Task brief:
Repeat exactly the lines from the one containing "Write part 2" through the one containing "0.7, Specular_IOR_Level=0.2, Sheen_Weight=0.1)", both lines included, please, without any other lines.

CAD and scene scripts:

·····

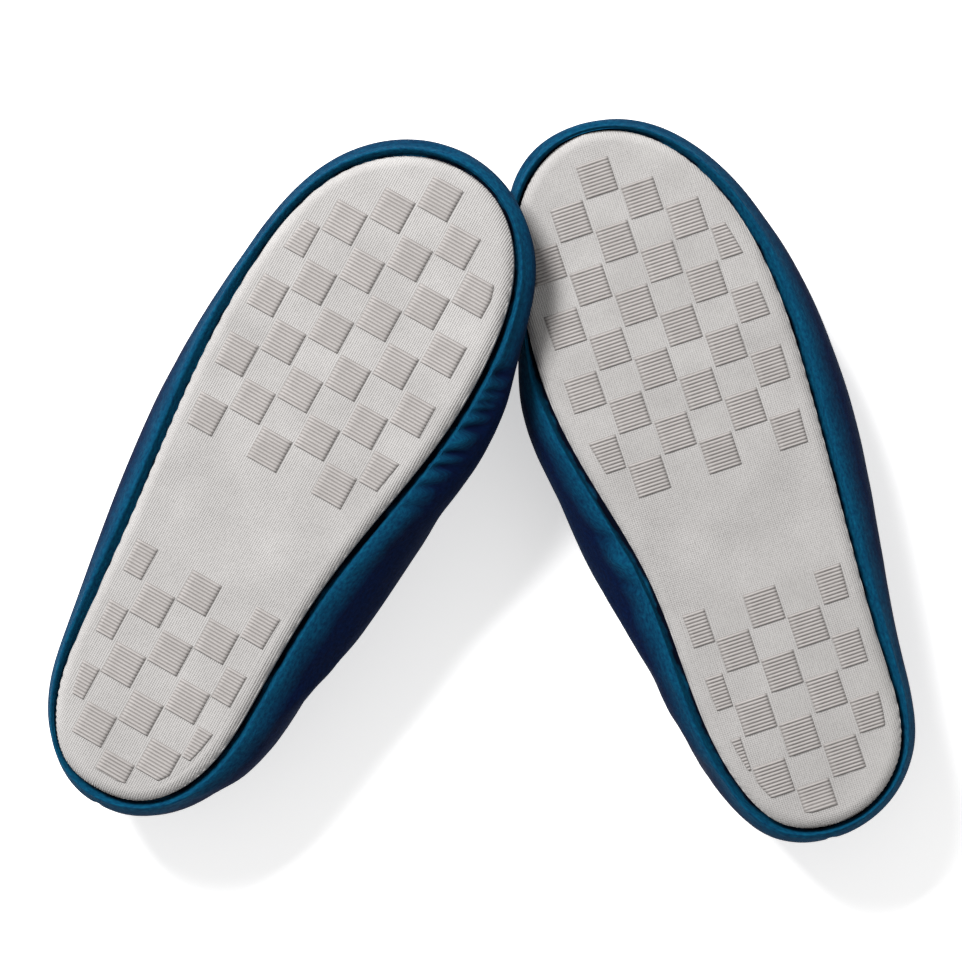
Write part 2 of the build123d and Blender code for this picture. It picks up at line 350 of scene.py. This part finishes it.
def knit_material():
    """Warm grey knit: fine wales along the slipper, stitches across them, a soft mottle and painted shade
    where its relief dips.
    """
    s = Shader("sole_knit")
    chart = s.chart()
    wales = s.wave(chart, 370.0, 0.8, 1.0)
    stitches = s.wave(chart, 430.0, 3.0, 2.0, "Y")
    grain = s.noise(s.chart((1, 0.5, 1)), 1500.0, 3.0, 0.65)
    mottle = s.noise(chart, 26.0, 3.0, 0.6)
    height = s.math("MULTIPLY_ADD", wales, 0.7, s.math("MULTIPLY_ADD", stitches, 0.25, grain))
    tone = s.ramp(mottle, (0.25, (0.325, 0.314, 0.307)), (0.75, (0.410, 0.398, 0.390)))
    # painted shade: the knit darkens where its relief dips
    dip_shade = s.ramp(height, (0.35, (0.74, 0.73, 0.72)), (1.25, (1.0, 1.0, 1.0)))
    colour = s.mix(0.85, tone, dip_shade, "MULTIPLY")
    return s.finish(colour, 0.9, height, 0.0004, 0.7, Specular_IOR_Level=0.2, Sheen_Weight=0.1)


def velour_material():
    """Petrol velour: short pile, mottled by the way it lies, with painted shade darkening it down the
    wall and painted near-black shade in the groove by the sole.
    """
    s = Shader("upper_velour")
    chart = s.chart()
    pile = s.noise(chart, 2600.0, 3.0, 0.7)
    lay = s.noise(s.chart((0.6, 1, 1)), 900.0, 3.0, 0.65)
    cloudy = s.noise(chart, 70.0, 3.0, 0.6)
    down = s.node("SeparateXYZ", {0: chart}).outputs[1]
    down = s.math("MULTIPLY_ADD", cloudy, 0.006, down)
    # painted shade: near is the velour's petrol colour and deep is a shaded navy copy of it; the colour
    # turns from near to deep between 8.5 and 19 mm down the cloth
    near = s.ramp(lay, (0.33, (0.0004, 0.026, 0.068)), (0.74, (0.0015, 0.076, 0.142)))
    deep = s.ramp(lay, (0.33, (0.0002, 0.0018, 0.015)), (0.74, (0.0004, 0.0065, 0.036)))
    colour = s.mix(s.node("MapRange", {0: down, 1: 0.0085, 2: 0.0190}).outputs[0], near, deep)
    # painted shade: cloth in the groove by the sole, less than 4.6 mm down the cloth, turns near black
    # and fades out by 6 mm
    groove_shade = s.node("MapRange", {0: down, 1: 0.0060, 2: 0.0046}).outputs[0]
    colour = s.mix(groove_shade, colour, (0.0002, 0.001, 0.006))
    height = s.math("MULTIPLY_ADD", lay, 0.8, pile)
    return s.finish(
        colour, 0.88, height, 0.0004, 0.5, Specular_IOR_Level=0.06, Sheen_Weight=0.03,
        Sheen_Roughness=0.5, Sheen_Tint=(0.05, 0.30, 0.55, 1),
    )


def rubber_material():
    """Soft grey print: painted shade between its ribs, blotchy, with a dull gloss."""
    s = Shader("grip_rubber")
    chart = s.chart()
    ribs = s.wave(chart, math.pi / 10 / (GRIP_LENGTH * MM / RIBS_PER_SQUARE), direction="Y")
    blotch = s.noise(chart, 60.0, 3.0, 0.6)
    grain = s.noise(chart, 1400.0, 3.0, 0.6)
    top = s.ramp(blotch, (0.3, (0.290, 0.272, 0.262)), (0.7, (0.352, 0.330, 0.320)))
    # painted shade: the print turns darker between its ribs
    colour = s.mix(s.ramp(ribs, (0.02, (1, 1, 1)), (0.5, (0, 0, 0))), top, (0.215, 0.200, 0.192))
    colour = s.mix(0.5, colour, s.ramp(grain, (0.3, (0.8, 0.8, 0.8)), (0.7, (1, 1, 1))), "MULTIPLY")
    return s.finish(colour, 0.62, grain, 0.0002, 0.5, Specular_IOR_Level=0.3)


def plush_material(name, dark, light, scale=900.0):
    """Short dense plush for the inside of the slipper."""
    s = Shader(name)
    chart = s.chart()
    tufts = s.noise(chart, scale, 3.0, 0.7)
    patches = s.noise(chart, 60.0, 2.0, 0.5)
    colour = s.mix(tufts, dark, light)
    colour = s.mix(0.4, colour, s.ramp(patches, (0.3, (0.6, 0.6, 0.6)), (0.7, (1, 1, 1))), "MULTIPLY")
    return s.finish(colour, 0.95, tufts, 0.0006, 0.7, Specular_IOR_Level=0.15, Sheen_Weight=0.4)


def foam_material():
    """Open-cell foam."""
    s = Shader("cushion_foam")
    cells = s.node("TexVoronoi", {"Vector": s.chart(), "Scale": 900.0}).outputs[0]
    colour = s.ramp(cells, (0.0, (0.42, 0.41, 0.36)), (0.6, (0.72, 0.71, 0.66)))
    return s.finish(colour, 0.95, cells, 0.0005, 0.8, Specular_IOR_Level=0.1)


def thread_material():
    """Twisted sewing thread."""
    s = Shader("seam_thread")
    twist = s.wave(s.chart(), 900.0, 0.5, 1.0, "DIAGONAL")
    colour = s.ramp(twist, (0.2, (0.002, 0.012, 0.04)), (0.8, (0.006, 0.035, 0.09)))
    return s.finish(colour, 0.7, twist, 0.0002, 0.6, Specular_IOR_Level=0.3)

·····

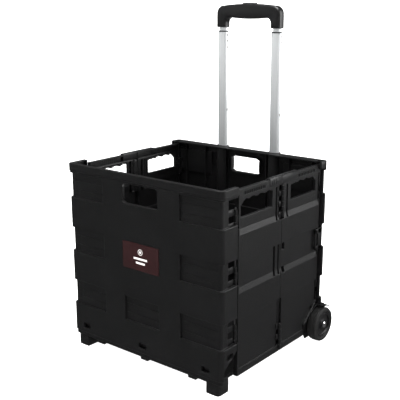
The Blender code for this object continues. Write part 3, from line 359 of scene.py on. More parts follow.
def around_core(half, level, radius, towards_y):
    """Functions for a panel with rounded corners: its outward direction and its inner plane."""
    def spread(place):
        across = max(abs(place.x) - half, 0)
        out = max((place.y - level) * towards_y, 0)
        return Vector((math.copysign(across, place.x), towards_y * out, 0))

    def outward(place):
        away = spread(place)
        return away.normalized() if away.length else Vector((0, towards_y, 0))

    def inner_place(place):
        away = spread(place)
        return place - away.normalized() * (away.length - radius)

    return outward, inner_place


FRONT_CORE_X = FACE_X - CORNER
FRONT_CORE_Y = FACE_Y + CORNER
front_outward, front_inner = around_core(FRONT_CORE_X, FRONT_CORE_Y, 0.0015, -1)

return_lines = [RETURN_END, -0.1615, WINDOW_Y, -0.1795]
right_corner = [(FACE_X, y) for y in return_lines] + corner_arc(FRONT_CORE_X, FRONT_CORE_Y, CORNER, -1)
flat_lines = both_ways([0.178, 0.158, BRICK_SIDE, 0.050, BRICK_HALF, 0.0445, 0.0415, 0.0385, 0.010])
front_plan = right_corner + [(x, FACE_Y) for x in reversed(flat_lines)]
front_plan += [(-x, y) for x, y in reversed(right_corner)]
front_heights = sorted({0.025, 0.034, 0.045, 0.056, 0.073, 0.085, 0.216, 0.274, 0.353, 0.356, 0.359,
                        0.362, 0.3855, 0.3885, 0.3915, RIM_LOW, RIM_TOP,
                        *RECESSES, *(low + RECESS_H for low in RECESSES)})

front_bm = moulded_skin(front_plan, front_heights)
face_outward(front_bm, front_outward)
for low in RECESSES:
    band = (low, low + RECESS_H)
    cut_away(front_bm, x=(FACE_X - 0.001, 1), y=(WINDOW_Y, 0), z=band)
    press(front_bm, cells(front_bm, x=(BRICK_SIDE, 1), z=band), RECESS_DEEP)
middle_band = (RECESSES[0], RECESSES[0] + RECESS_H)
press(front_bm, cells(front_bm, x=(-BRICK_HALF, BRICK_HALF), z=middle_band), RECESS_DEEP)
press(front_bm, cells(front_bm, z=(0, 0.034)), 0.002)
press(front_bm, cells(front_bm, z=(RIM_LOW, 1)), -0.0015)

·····

Exercise result:
Write part 2 of the build123d and Blender code for this picture. It picks up at line 350 of scene.py. This part finishes it.
def knit_material():
    """Warm grey knit: fine wales along the slipper, stitches across them, a soft mottle and painted shade
    where its relief dips.
    """
    s = Shader("sole_knit")
    chart = s.chart()
    wales = s.wave(chart, 370.0, 0.8, 1.0)
    stitches = s.wave(chart, 430.0, 3.0, 2.0, "Y")
    grain = s.noise(s.chart((1, 0.5, 1)), 1500.0, 3.0, 0.65)
    mottle = s.noise(chart, 26.0, 3.0, 0.6)
    height = s.math("MULTIPLY_ADD", wales, 0.7, s.math("MULTIPLY_ADD", stitches, 0.25, grain))
    tone = s.ramp(mottle, (0.25, (0.325, 0.314, 0.307)), (0.75, (0.410, 0.398, 0.390)))
    # painted shade: the knit darkens where its relief dips
    dip_shade = s.ramp(height, (0.35, (0.74, 0.73, 0.72)), (1.25, (1.0, 1.0, 1.0)))
    colour = s.mix(0.85, tone, dip_shade, "MULTIPLY")
    return s.finish(colour, 0.9, height, 0.0004, 0.7, Specular_IOR_Level=0.2, Sheen_Weight=0.1)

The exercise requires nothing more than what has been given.